RULE FOUR: BE RELEVANT

You are now in a position to write ads. You know the background, you know who you are talking to, you have information from the brief about the current imperatives and the direction you are travelling. You need nothing more. If you produce ideas using research into these areas you are certain your ideas will be relevant. Other areas might strike you as interesting, or fashionable, but whatever you write has to be there for a reason.

Don’t put things in on a personal whim, for example, because you find it funny or you saw it on TV last night.
Nor should you try to steer your copy round so that you can fit in a particular joke or clever form of words.
Nor should you put things in to fill up space or time.

Likewise, if you’re working in print and you feel you’re rambling on, donate the space to the picture. Or even to the surrounding white space. This is where the expression ‘Less is more’ actually means something. The more you leave out the more important the remainder appears and the more powerful it looks on the page.

Some things that seem obviously relevant should still be left out because they’re redundant.
Avoid saying the same thing in words as you’re saying in pictures.

Check the ticket of every fact you include. Does it have the right to be there? Is it there just because that’s the way it’s always done? Is it an important part of the product? Even if it is, is it an important part of the reason to buy the product?

METAPHOR

Advertising by metaphor often appeals to creative people (or to people trying to look creative) as it seems to make the subject or product appear important and deep. The trouble is it can also look self-conscious. What’s worse, it can also imply that the client is not prepared to speak directly.

When you consider the creative alternatives, it may seem that to bed your idea in reality is boring. However, you don’t gain much by using clever comparisons. The clever comparisons that do work often turn out on further examination to be not so fanciful after all.

RULE FIVE: BE OBJECTIVE

The rule is to find an objective fact that you can use as a reason to buy.
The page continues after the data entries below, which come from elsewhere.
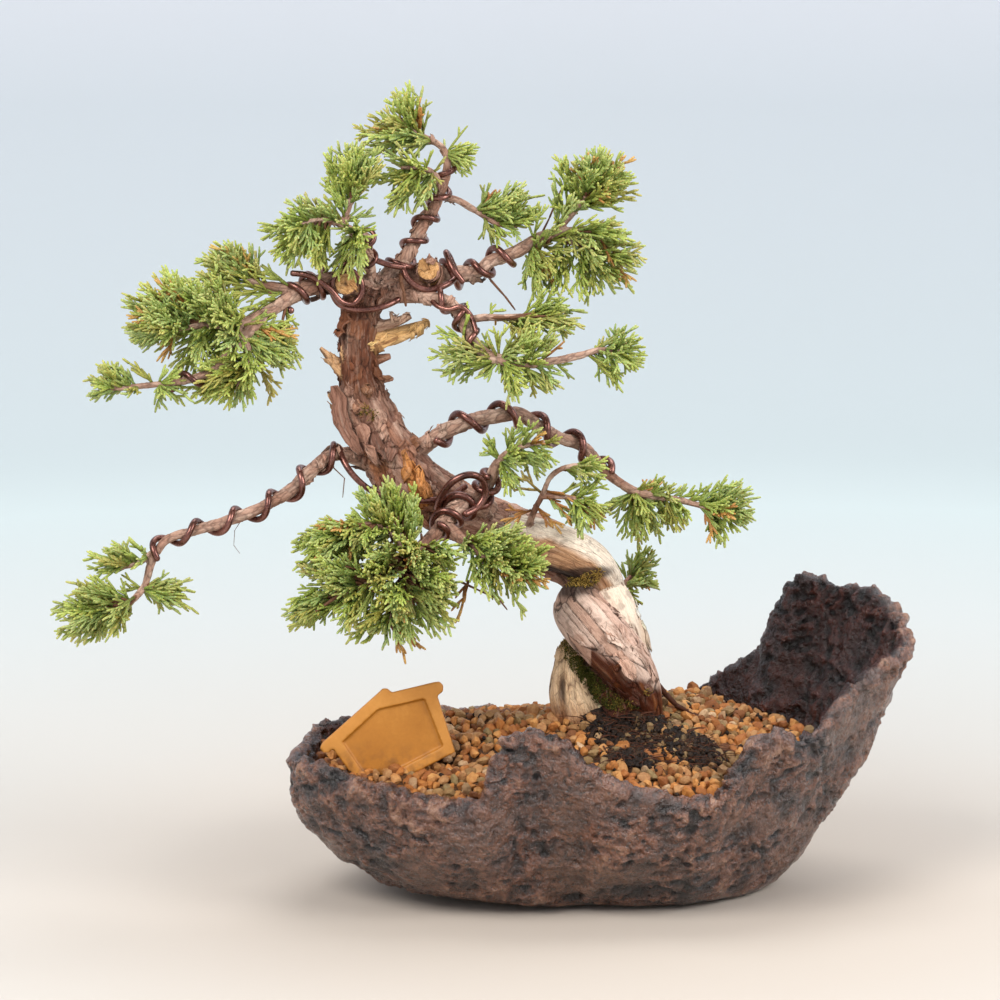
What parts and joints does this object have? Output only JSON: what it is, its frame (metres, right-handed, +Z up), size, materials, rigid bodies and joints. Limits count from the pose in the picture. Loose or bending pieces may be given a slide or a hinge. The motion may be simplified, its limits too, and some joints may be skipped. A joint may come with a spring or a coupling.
{
  "type": "bonsai tree in a pot",
  "caption": "Wired juniper bonsai with a leaning, twisted trunk, slender branches and small foliage pads, in a rugged boat-shaped rock-like pot of granular soil with a blank house-shaped label.",
  "frame": {"origin": "middle of the flat foot under the pot, on the surface it stands on", "axes": "+X along the pot towards its high end, +Z up, the tree's front faces -Y"},
  "size_m": [0.3135, 0.1446, 0.2975],
  "materials": {
    "pot": "rough rock-like stoneware with a dull sheen, dark brown with orange-brown highlights",
    "net": "matte black mesh",
    "soil": "baked clay granules, orange to olive brown, matte",
    "label": "mustard yellow, satin, blank",
    "wood": "cracked plated bark, grey brown to reddish, with pale peeled deadwood",
    "wire": "brown anodised, shiny",
    "foliage": "living green scale foliage with lighter tips and a few brown ones"
  },
  "bodies": {
    "root": {"pot": "pot", "drain_net_left": "net", "drain_net_right": "net", "soil": "soil", "label": "label", "tree_wood": "wood", "wire_low_left": "wire", "wire_mid_right": "wire", "wire_front": "wire", "wire_mid": "wire", "wire_upper_left": "wire", "wire_left_tip": "wire", "wire_apex": "wire", "wire_crown_left": "wire", "wire_upper_right": "wire", "wire_right_under": "wire", "foliage_low_left": "foliage", "foliage_low_left_top": "foliage", "foliage_upper_left": "foliage", "foliage_upper_left_top": "foliage", "foliage_left_tip": "foliage", "foliage_crown_left": "foliage", "foliage_apex": "foliage", "foliage_apex_inner": "foliage", "foliage_upper_right": "foliage", "foliage_upper_right_twig": "foliage", "foliage_right_under": "foliage", "foliage_right_under_twig": "foliage", "foliage_mid_right": "foliage", "foliage_mid": "foliage", "foliage_mid_low": "foliage", "foliage_front": "foliage", "foliage_front_right": "foliage", "foliage_back": "foliage"}
  },
  "joints": []
}
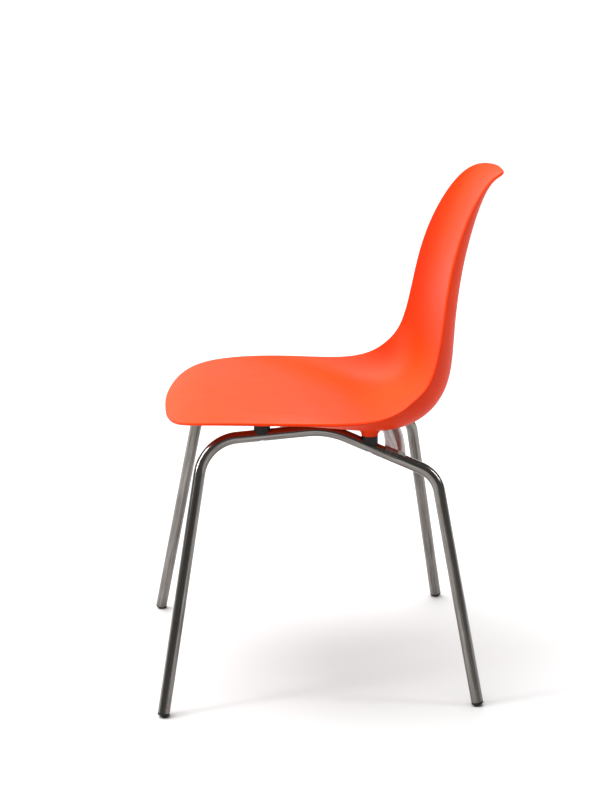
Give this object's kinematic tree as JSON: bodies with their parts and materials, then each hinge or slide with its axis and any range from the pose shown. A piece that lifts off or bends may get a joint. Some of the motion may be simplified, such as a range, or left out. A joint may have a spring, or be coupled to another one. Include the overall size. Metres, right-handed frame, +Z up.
{
  "type": "stacking chair",
  "caption": "Armless stacking chair: one moulded shell for seat and back on splayed legs of bent steel tube, with saddle spacers, cross tubes and foot glides.",
  "frame": {"origin": "on the floor, at the middle of the chair's overall width and depth", "axes": "+Z up; the sitter faces -Y, so the back of the chair is towards +Y; the sitter's left side is +X; the chair is mirror-symmetric about X = 0"},
  "size_m": [0.5178, 0.5976, 0.8602],
  "materials": {
    "shell_plastic": "moulded orange-red plastic with a fine satin surface",
    "frame_steel": "bare drawn steel tube, satin, with light drawing lines",
    "spacer_plastic": "black moulded elastomer",
    "fastener_steel": "zinc plated",
    "insert_brass": "plain",
    "glide_plastic": "black moulded, slightly worn on the sole"
  },
  "bodies": {
    "root": {"seat_shell": "shell_plastic", "side_tube_left": "frame_steel", "side_tube_right": "frame_steel", "front_cross_tube": "frame_steel", "rear_cross_tube": "frame_steel", "rear_cross_plate": "frame_steel", "spacer_front_left": "spacer_plastic", "spacer_front_right": "spacer_plastic", "spacer_rear_left": "spacer_plastic", "spacer_rear_right": "spacer_plastic", "screw_front_left": "fastener_steel", "screw_front_right": "fastener_steel", "screw_rear_left": "fastener_steel", "screw_rear_right": "fastener_steel", "washer_front_left": "fastener_steel", "washer_front_right": "fastener_steel", "washer_rear_left": "fastener_steel", "washer_rear_right": "fastener_steel", "insert_front_left": "insert_brass", "insert_front_right": "insert_brass", "insert_rear_left": "insert_brass", "insert_rear_right": "insert_brass", "glide_front_left": "glide_plastic", "glide_front_right": "glide_plastic", "glide_rear_left": "glide_plastic", "glide_rear_right": "glide_plastic"}
  },
  "joints": []
}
The nearer you stay to relevant facts the less your words sound like puffery.

The ‘Need I say more’ approach is very persuasive and the best way of achieving it is with an unarguable demonstration.

RULE SIX: KEEP IT SIMPLE

There is a further distinction here to make between simple and simplistic. By that I mean that just because you have produced something simple does not make it good, for the obvious reason that it may be simple and unoriginal, simple and irrelevant or simple and boring. In those cases, simplicity isn’t the problem, something else is.

Keeping it simple, then, is all about judgement. It’s about being clear headed and ruthless enough to judge when your work is not good enough.

Be brutal. Let’s say you’ve produced a poster for a local solicitors’ firm. Ask yourself whether your poster would be intelligible to someone driving past at 40 miles per hour. If your answer is, ‘How could it? It’s for a solicitors’ firm!’ you’ve answered wrongly. You have to hypercritical.

Eschew surplusage. -Mark Twain

This quotation contains everything you need to know about the art of copywriting in the shortest possible number of words. Ultimately, keeping to this one can enact all the others:

  • Know your target — don’t waste time speaking to the wrong people.
  • Research — say only what is important.
  • Answer the brief — don’t waste time straying off-brief.
  • Be relevant — get rid of everything irrelevant.
  • Be objective — get rid of everything subjective.
  • Keep it simple — avoid all complication.
  • Know your medium — use the medium efficiently.
  • Be ambitious — don’t waste opportunities.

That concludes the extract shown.